**Stated task:** Within the entries below, find the portion that opens with the line containing "const group = new THREE.Group();" and closes with the line containing "if empty is". Retype that portion exactly and only.

**Records supplied:**
——

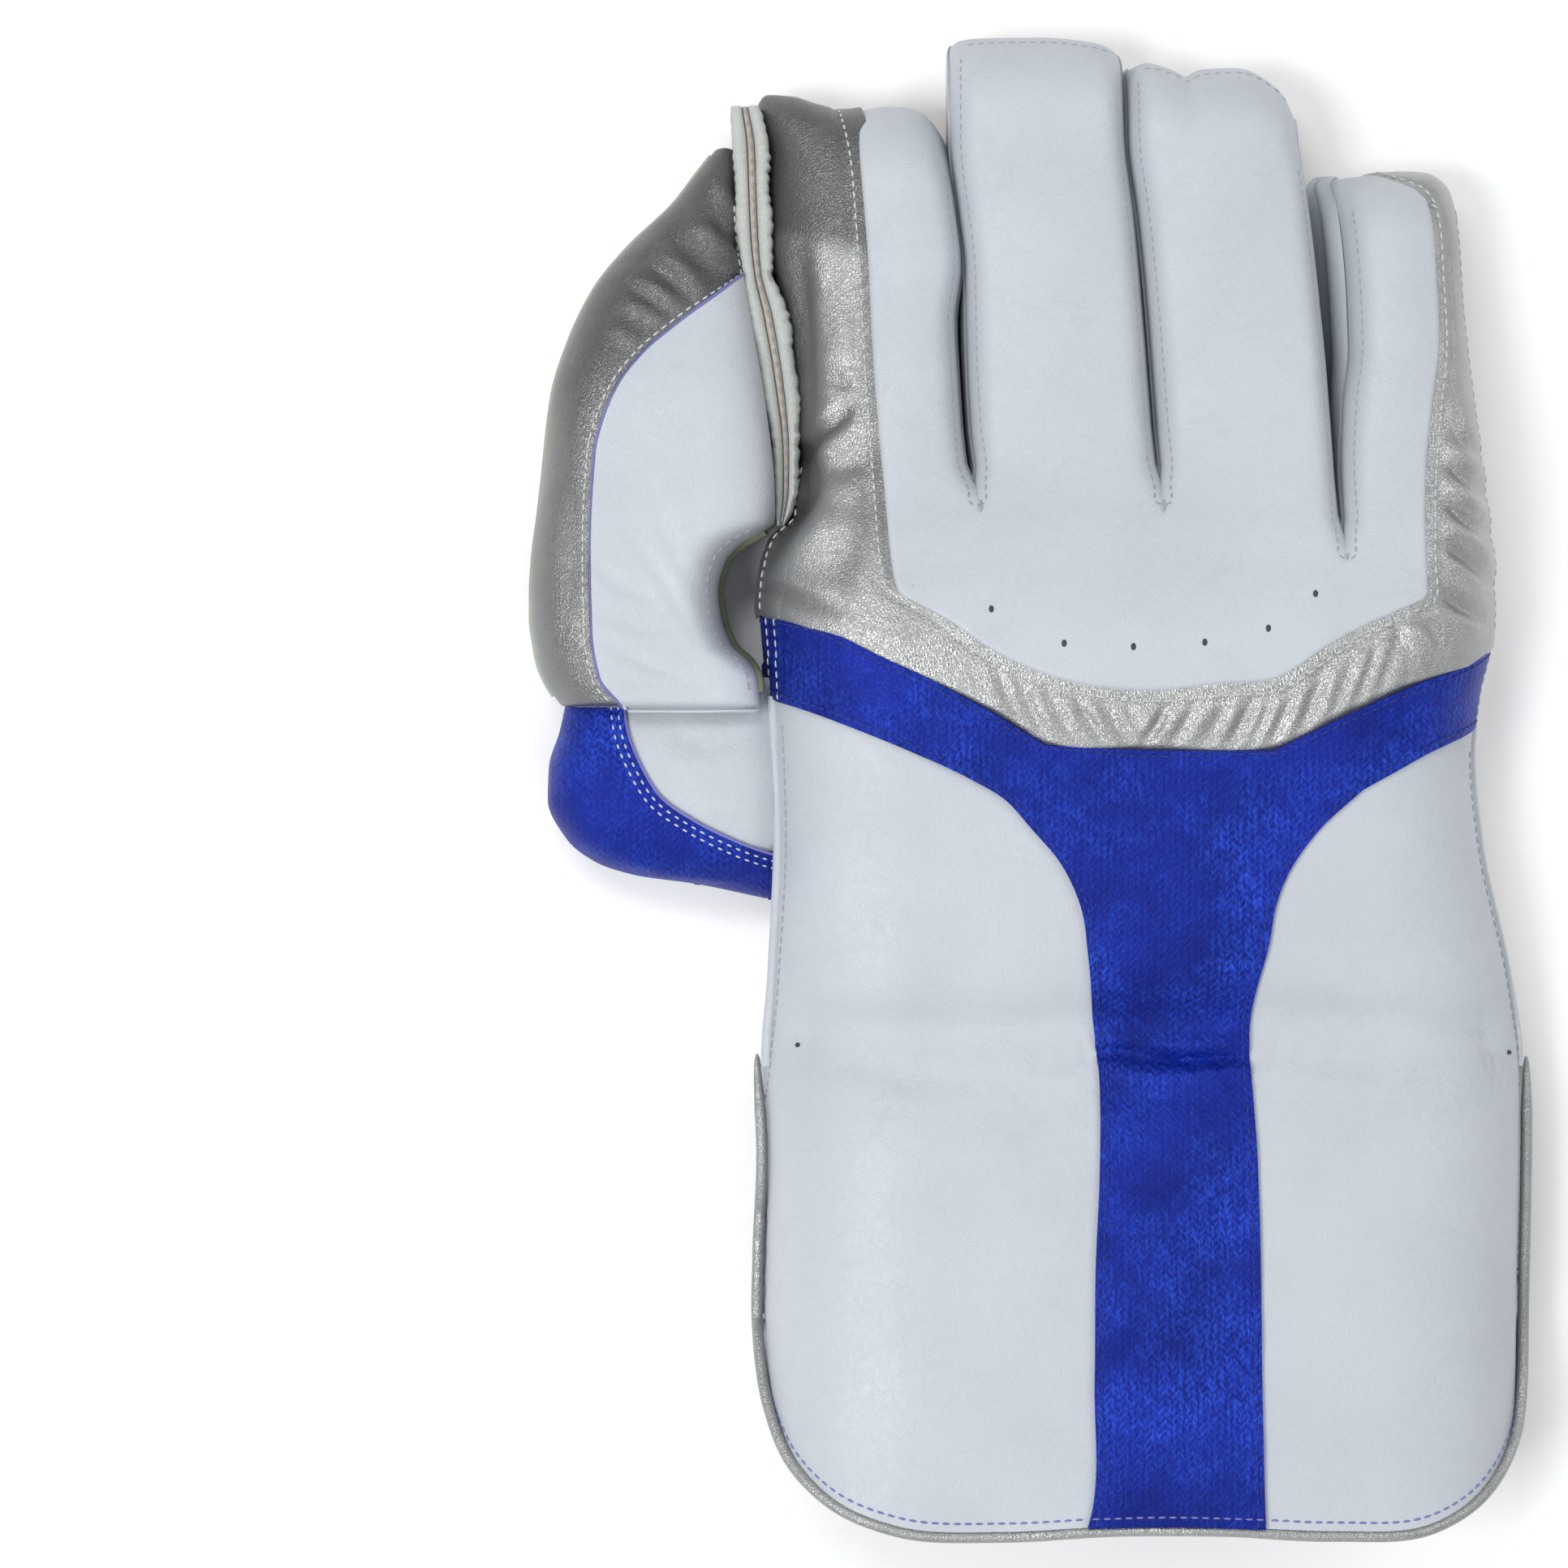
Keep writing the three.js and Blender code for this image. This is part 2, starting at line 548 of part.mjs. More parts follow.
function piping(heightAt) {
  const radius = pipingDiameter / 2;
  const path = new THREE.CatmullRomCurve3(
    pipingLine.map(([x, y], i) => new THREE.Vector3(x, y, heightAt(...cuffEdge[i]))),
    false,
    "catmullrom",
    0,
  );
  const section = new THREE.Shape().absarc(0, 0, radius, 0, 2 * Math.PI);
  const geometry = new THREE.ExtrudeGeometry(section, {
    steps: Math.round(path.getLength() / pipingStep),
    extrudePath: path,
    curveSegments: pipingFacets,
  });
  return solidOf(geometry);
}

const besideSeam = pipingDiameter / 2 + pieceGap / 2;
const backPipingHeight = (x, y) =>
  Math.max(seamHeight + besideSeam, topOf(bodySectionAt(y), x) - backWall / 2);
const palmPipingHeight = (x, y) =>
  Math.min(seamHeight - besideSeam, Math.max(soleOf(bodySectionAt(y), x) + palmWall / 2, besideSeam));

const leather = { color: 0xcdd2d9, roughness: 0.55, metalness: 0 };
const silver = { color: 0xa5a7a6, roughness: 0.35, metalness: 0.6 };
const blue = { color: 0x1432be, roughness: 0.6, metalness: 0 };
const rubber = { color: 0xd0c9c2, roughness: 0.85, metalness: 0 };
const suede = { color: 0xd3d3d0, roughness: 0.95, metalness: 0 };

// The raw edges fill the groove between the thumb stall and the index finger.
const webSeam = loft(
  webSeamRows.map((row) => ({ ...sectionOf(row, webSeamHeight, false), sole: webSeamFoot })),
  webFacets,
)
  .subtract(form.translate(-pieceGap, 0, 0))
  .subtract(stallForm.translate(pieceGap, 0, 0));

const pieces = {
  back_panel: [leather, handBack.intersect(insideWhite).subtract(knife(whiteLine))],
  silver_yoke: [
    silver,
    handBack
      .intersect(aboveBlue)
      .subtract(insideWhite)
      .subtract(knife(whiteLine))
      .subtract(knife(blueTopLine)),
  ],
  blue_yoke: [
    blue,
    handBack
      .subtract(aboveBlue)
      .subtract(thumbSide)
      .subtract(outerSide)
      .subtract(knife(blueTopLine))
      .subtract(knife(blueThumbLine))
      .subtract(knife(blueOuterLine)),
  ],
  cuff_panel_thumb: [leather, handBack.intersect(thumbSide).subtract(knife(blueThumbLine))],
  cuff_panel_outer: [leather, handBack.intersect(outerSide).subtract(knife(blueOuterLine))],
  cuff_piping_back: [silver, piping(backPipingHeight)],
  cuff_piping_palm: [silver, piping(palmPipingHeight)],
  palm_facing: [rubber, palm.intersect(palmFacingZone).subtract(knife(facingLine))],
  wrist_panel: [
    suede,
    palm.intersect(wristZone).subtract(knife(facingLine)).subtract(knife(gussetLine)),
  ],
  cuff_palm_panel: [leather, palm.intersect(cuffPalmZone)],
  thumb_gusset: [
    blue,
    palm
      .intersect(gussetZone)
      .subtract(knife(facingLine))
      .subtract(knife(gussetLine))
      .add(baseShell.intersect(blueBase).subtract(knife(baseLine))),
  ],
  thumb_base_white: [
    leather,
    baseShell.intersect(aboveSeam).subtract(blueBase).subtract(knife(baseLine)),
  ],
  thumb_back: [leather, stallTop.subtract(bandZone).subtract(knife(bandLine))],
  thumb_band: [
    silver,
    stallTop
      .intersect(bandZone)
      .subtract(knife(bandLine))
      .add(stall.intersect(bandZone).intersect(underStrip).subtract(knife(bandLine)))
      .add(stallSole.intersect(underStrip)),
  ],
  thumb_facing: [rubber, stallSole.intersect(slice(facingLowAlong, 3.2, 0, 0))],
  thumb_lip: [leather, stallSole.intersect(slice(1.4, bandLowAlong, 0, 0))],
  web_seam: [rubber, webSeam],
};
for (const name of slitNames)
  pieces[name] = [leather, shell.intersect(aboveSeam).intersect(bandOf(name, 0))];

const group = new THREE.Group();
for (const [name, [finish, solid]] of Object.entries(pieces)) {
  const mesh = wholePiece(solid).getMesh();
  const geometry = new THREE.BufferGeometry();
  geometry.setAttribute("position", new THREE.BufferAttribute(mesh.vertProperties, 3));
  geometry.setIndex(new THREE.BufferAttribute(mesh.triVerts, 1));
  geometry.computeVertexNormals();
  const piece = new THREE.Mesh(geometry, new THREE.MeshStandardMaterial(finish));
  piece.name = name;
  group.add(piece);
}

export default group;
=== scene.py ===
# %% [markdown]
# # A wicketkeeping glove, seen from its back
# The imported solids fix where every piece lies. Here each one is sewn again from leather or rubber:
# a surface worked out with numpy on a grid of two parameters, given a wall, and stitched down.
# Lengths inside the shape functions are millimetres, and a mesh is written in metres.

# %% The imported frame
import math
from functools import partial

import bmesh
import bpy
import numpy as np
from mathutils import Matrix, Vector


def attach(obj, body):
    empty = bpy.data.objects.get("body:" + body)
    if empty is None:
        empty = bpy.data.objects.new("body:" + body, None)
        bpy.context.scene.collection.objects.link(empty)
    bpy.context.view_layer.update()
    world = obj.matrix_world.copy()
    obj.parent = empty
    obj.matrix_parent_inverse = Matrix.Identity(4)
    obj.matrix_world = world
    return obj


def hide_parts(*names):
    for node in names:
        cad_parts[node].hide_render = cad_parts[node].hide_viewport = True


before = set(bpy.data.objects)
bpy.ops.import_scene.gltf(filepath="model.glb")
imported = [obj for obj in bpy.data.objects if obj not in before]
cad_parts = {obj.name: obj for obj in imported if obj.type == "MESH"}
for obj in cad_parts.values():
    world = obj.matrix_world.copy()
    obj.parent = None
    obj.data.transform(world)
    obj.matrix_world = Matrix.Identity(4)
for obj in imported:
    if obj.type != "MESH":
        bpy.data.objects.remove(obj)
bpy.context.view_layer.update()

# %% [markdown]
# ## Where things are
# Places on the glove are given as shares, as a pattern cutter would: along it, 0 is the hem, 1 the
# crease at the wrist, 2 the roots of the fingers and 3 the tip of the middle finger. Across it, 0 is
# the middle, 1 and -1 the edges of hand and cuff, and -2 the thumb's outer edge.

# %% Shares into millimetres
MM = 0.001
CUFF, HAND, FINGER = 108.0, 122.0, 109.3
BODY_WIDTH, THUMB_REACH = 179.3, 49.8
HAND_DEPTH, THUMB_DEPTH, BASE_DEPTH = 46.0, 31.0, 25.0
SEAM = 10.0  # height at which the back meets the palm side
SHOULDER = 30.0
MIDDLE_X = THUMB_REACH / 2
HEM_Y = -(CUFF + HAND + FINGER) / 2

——

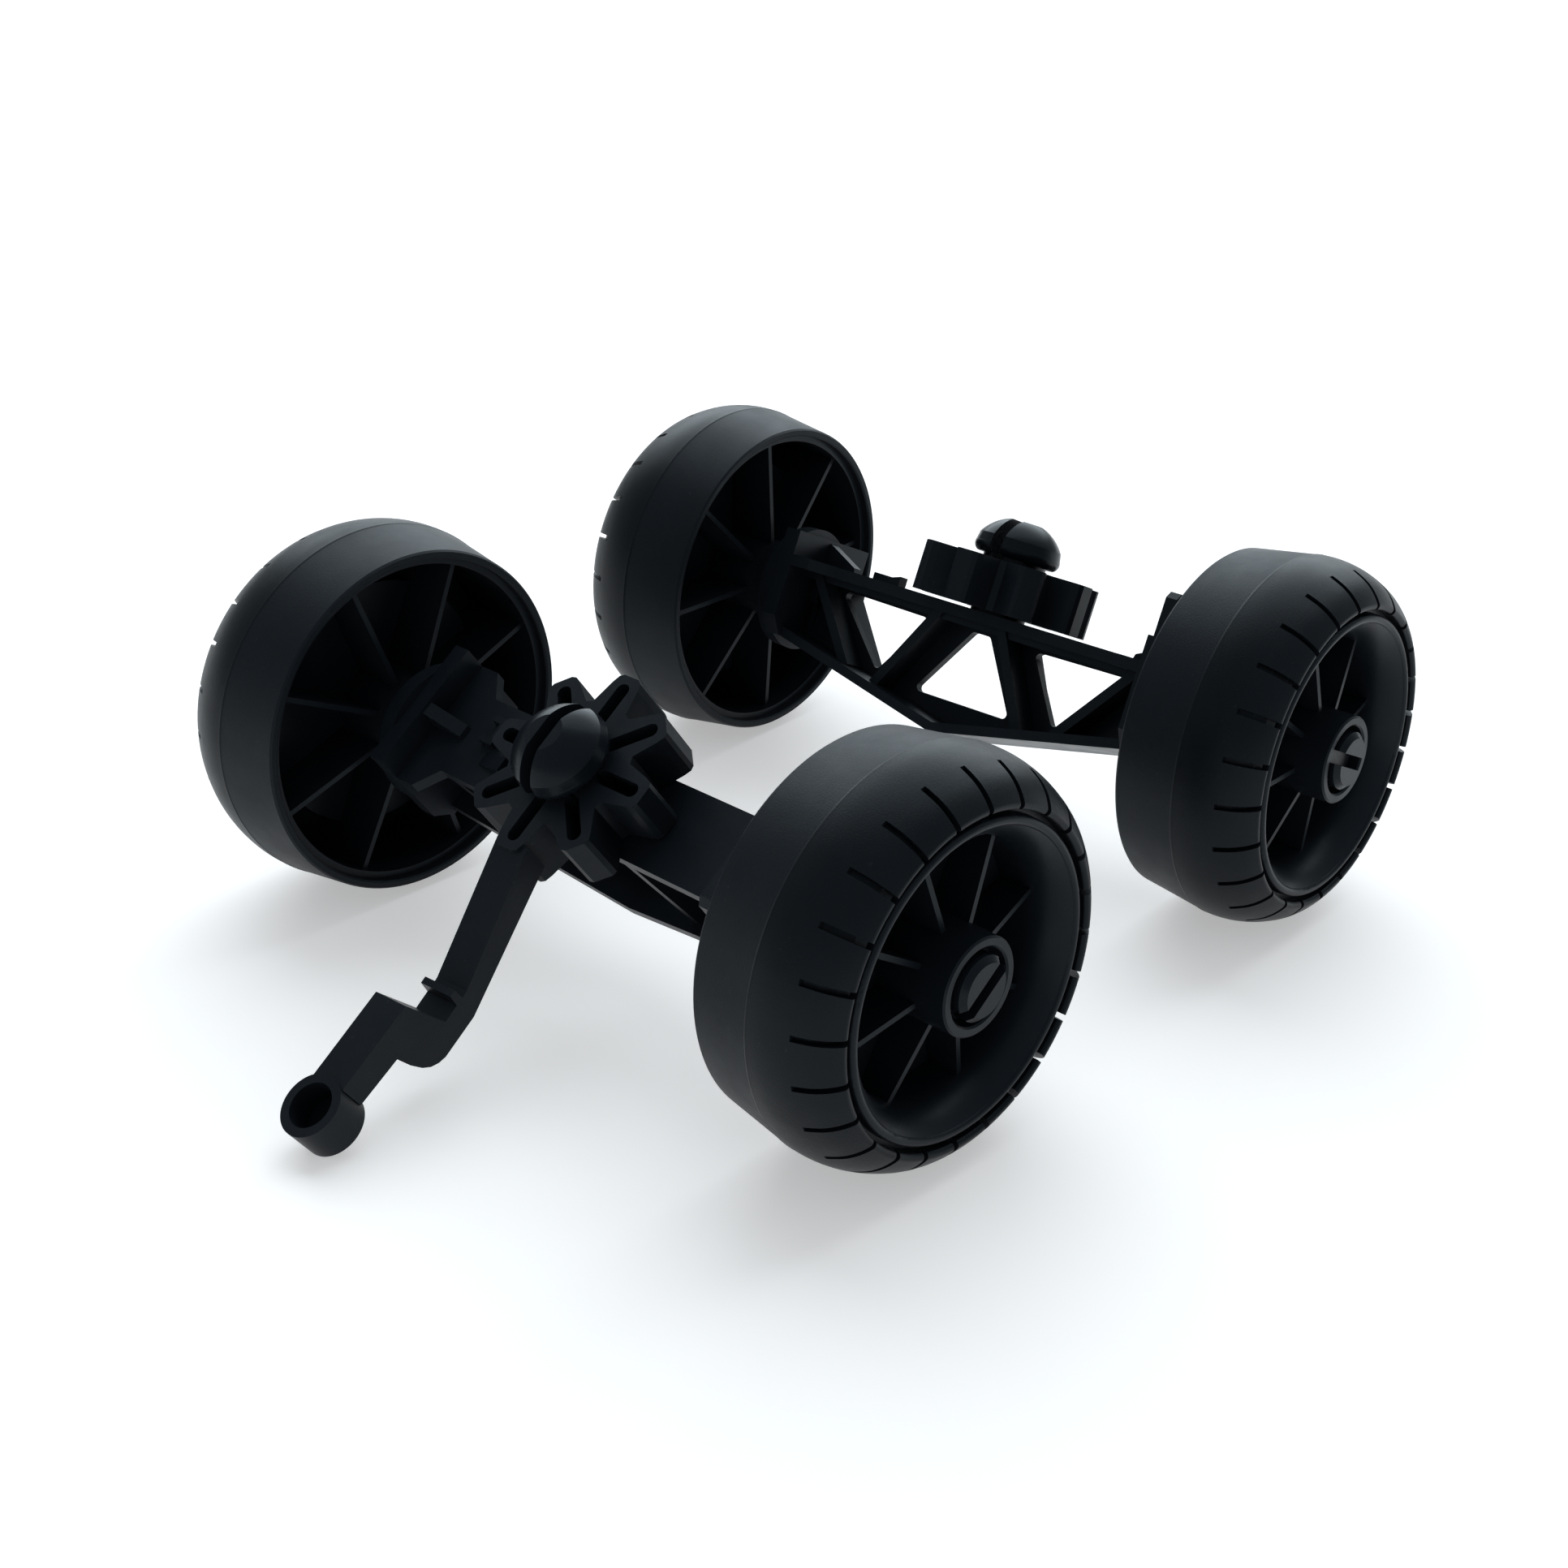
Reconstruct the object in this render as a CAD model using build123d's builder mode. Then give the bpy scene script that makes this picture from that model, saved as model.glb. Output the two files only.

——

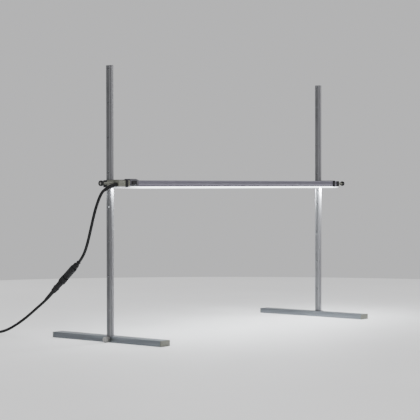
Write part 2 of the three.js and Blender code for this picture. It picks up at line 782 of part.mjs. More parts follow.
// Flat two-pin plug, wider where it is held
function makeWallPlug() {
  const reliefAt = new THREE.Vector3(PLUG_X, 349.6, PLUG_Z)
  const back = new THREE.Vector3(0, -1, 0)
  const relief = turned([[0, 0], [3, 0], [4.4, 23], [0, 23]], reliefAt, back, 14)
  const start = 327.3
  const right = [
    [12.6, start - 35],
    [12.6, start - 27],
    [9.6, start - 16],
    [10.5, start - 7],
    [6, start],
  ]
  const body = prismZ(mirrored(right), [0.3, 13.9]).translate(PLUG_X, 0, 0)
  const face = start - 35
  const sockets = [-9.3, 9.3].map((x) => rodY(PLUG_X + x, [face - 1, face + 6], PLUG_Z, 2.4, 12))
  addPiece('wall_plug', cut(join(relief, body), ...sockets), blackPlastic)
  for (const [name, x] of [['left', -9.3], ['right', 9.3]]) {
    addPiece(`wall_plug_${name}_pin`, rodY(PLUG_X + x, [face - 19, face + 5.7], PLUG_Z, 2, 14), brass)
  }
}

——

**The reply:**
const group = new THREE.Group();
for (const [name, [finish, solid]] of Object.entries(pieces)) {
  const mesh = wholePiece(solid).getMesh();
  const geometry = new THREE.BufferGeometry();
  geometry.setAttribute("position", new THREE.BufferAttribute(mesh.vertProperties, 3));
  geometry.setIndex(new THREE.BufferAttribute(mesh.triVerts, 1));
  geometry.computeVertexNormals();
  const piece = new THREE.Mesh(geometry, new THREE.MeshStandardMaterial(finish));
  piece.name = name;
  group.add(piece);
}

export default group;
=== scene.py ===
# %% [markdown]
# # A wicketkeeping glove, seen from its back
# The imported solids fix where every piece lies. Here each one is sewn again from leather or rubber:
# a surface worked out with numpy on a grid of two parameters, given a wall, and stitched down.
# Lengths inside the shape functions are millimetres, and a mesh is written in metres.

# %% The imported frame
import math
from functools import partial

import bmesh
import bpy
import numpy as np
from mathutils import Matrix, Vector


def attach(obj, body):
    empty = bpy.data.objects.get("body:" + body)
    if empty is None:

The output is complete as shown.